Laurence Alexander Glenn (August 25, 1900 – January 26, 1985) was an American prelate of the Roman Catholic Church.  He served as an auxiliary bishop of the Diocese of Duluth in Minnesota between 1956 and 1960 and bishop of the Diocese of Crookston, in Minnesota from 1960 to 1970.

Biography 
Lawrence Glenn was born in Bellingham, Washington, on August 25, 1900. He was ordained a priest on June 11, 1927. On July 13, 1956, he was appointed auxiliary bishop of the Diocese of Duluth.  On September 12, 1956, Glenn received his episcopal consecration.

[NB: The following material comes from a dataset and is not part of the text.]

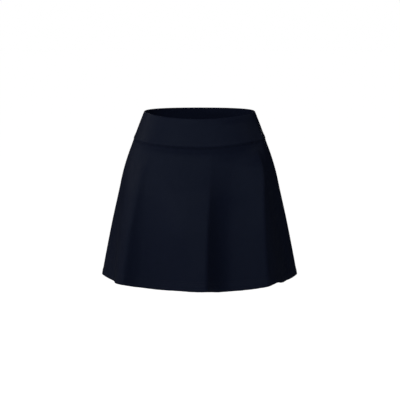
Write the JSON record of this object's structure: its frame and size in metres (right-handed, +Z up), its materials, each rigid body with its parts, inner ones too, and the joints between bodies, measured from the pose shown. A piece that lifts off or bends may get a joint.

On June 27, 1960, Glenn was appointed as the fourth bishop of the Crookston Diocese by Pope John XXIII. On July 24, 1970, Pope Paul VI accepted Glenn's resignation as bishop of Crookston. Lawrence Glenn died on January 26, 1985, at age 84.

References

1900 births
1985 deaths
People from Bellingham, Washington
People from Duluth, Minnesota
Roman Catholic Diocese of Duluth
Roman Catholic bishops of Crookston
20th-century Roman Catholic bishops in the United States
Participants in the Second Vatican Council
Catholics from Washington (state)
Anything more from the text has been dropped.